Riverside Casino and Golf Resort CEO Dan Kehl said his family would contribute $2 million and the casino would pay $10 million over the next 10 years. The Washington County Riverboat Foundation could contribute $8 million over the next 10 years, and remaining funds could come from revenue from a hotel/motel tax or a sales tax rebate from the state, Kehl said.

As Professor Johnson of FromDC2Iowa points out, to use this to claim that the city won't expend any funds on the project may be premature, as the Foundation's money might be otherwise spent on schools or community improvement projects, the environmental impact of the building might create some expenses if (for example) the water table can't handle a rainforest, or if the business goes belly-up and needs to be demolished.

However . . .

I can see where this might make the project (gasp) potentially feasible.

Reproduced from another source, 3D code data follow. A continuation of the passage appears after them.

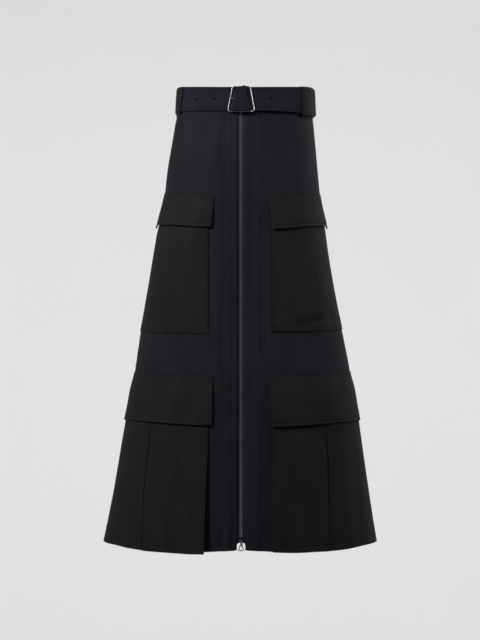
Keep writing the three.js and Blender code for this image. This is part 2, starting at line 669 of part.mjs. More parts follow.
function buildZip() {
  const upright = (x) => frontLine([{ z: 0, x }, { z: HEM_Z, x }]);
  const tapes = [
    { name: "zip_tape_left", from: -TAPE_OUTER_X, to: -TAPE_INNER_X },
    { name: "zip_tape_right", from: TAPE_INNER_X, to: TAPE_OUTER_X },
  ];
  const cloth = tapes.map(({ name, from, to }) => named(name, wall({
    from: upright(from),
    to: upright(to),
    top: () => TAPE_TOP,
    bottom: () => TAPE_BOTTOM,
    out: () => TAPE_OUT,
    thickness: TAPE_CLOTH,
  }), zipTape()));
  const chain = named("zip_chain", wall({
    from: upright(-CHAIN_HALF),
    to: upright(CHAIN_HALF),
    top: () => TAPE_TOP - 2,
    bottom: () => CHAIN_BOTTOM,
    out: () => CHAIN_OUT,
    thickness: CHAIN_THICK,
  }), nickel());
  return [...cloth, chain];
}

function roundedPlate(width, height, corner, thickness) {
  const [x, z] = [width / 2, height / 2];
  const outline = new THREE.Shape();
  outline.moveTo(-x + corner, -z);
  outline.absarc(x - corner, -z + corner, corner, -Math.PI / 2, 0);
  outline.absarc(x - corner * 0.5, z - corner * 0.5, corner * 0.5, 0, Math.PI / 2);
  outline.absarc(-x + corner * 0.5, z - corner * 0.5, corner * 0.5, Math.PI / 2, Math.PI);
  outline.absarc(-x + corner, -z + corner, corner, Math.PI, 1.5 * Math.PI);
  const shape = { depth: thickness, bevelEnabled: false, curveSegments: 4 };
  const plate = new THREE.ExtrudeGeometry(outline, shape);
  return plate.rotateX(Math.PI / 2).translate(0, thickness, 0);
}

// The slider is two plates on a post, with a bail on the front plate that carries the pull
function sliderSolid() {
  const { width, height, corner, plate, front, back } = SLIDER;
  const frontPlate = roundedPlate(width, height, corner, plate).translate(0, front, 0);
  const backPlate = roundedPlate(width, height, corner, plate).translate(0, back, 0);
  const post = new THREE.BoxGeometry(SLIDER_POST.width, back - front, SLIDER_POST.height);
  post.translate(0, (front + back + plate) / 2, SLIDER_POST.z);
  const hinge = front - HINGE_STAND;
  const bailPath = [new THREE.Vector3(0, front + plate / 2, BAIL.ring)];
  for (let degrees = 90; degrees <= 270; degrees += 22.5) {
    const [c, s] = [Math.cos(radians(degrees)), Math.sin(radians(degrees))];
    bailPath.push(new THREE.Vector3(0, hinge + BAIL.ring * c, BAIL.ring * s));
  }
  bailPath.push(new THREE.Vector3(0, front + plate / 2, -BAIL.ring));
  const bail = roundBar(BAIL.wire, bailPath, 20, 4);
  return [backPlate, post, bail].reduce((solid, piece) => solid.add(toSolid(piece)), toSolid(frontPlate));
}

// The pull is a flat eye on the bail, a short neck and an open trapezoid ring, hanging straight down
function pullGeometry() {
  const eyeBottom = -PULL_EYE.depth;
  const outline = new THREE.Shape();
  outline.moveTo(-PULL_EYE.half, PULL_EYE.bar);
  outline.lineTo(-PULL_EYE.half, eyeBottom);
  outline.lineTo(-PULL_NECK.half, eyeBottom - 1);
  outline.lineTo(-PULL_NECK.half, PULL_NECK.bottom);
  outline.lineTo(-PULL_RING.topHalf, PULL_NECK.bottom - 0.8);
  outline.lineTo(-PULL_RING.bottomHalf, PULL_RING.bottom + 1);
  outline.lineTo(-PULL_RING.bottomHalf + 1, PULL_RING.bottom);
  outline.lineTo(PULL_RING.bottomHalf - 1, PULL_RING.bottom);
  outline.lineTo(PULL_RING.bottomHalf, PULL_RING.bottom + 1);
  outline.lineTo(PULL_RING.topHalf, PULL_NECK.bottom - 0.8);
  outline.lineTo(PULL_NECK.half, PULL_NECK.bottom);
  outline.lineTo(PULL_NECK.half, eyeBottom - 1);
  outline.lineTo(PULL_EYE.half, eyeBottom);
  outline.lineTo(PULL_EYE.half, PULL_EYE.bar);

  const eye = new THREE.Path();
  eye.moveTo(-PULL_EYE.hole, -PULL_EYE.bar);
  eye.lineTo(PULL_EYE.hole, -PULL_EYE.bar);
  eye.lineTo(PULL_EYE.hole, eyeBottom + 1);
  eye.lineTo(-PULL_EYE.hole, eyeBottom + 1);

  const window = new THREE.Path();
  const { topHalf, bottomHalf, bottom, wire } = PULL_RING;
  window.moveTo(-topHalf + wire, PULL_NECK.bottom - 0.8 - wire);
  window.lineTo(topHalf - wire, PULL_NECK.bottom - 0.8 - wire);
  window.lineTo(bottomHalf - wire, bottom + wire);
  window.lineTo(-bottomHalf + wire, bottom + wire);
  outline.holes.push(eye, window);
  const plate = new THREE.ExtrudeGeometry(outline, { depth: PULL_THICK, bevelEnabled: false });
  return plate.rotateX(Math.PI / 2).translate(0, PULL_THICK / 2, 0);
}

// The slider lies along the sloping front, and the pull hangs upright from its bail
function buildSlider() {
  const at = bodyPoint(0, SLIDER_Z, 0);
  const slope = Math.atan2(bodyPoint(0, SLIDER_Z + 10, 0).y - bodyPoint(0, SLIDER_Z - 10, 0).y, 20);
  const slider = named("zip_slider", toGeometry(sliderSolid()), nickel());
  slider.position.copy(at);
  slider.rotation.x = -slope;
  const hinge = new THREE.Vector3(0, SLIDER.front - HINGE_STAND, 0);
  hinge.applyAxisAngle(new THREE.Vector3(1, 0, 0), -slope);
  const pull = named("zip_pull", pullGeometry(), steel());
  pull.position.copy(at).add(hinge);
  return [slider, pull];
}

const skirt = new THREE.Group();
skirt.add(...buildBand(), ...buildPanels());
skirt.add(...buildUpperPockets(), ...buildLowerPockets(), ...buildFlaps());
skirt.add(buildBelt(), ...buildBuckle(), ...buildTunnels());
skirt.add(...buildZip(), ...buildSlider());

export default skirt;
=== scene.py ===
"""A long A-line cargo utility skirt with its belt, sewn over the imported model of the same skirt.

The front with the zip faces -Y and +Z is up. The origin is the middle of the waist on the plane of
the zip. Left and right are as the viewer sees them. The cloth's tables are in millimetres and the
meshes in metres. A turn is an angle round the body seen from above: 0 at the zip, positive to the
right, 180 at the centre of the back. "Out" is a distance from the outside of the cloth body.
"""

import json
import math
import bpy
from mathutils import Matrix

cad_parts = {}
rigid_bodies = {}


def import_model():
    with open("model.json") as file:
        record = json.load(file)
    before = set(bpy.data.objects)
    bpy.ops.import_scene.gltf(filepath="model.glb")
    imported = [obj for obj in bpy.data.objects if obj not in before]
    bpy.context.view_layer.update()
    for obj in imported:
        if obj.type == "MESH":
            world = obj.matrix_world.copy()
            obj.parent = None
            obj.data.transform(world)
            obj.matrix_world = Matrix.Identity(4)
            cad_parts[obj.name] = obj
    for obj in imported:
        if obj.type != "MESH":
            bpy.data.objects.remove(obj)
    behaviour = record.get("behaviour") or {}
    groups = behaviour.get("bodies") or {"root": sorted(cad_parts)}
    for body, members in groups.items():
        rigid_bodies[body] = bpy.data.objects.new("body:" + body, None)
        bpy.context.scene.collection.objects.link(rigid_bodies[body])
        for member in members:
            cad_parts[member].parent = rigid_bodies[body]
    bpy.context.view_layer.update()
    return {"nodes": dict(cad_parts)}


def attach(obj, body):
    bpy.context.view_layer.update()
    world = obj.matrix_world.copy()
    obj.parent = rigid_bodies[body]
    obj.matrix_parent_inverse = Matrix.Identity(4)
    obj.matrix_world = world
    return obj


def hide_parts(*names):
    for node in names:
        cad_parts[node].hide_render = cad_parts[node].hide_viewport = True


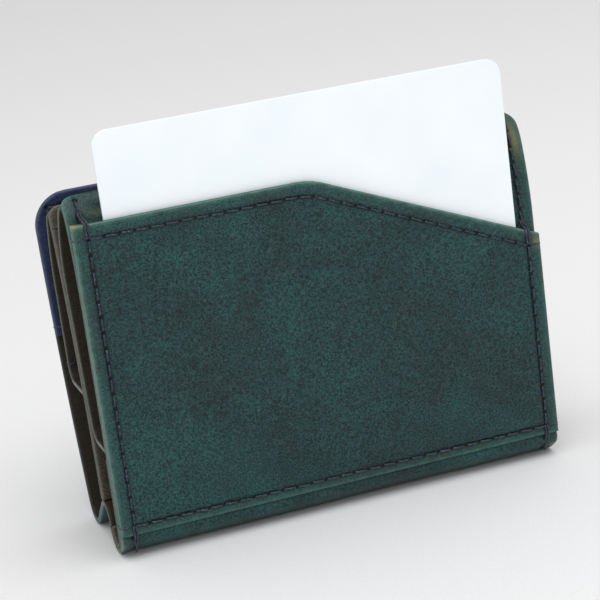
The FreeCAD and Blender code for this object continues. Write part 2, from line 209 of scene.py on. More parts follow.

Yes, I still think the attendance numbers are bogus, as are the numbers being batted around for "ripple effect" jobs. But if the city can work it so that money from the casino and the casino foundation foots the initial bill, and if the city can ensure that it's not on the hook if shortfalls occur in the casino funds or the proposed tax rebates, and if the city can further ensure that it is protected from direct liability if the attendance falls short and the project fails utterly (as opposed to indirect liabilities such as the costs of demolishing or renovating an empty building) then I suppose it's not so different from having a private investor foot the bill rather than the taxpayers themselves. Under those circumstances, I could be persuaded that the project can go forward. Caveat: I reserve the right to retain my opinion that a rainforest in Iowa is a rather silly idea. I would simply no longer feel it is a recipe for utter financial disaster on the part of the host. Under those limited circumstances, anyway.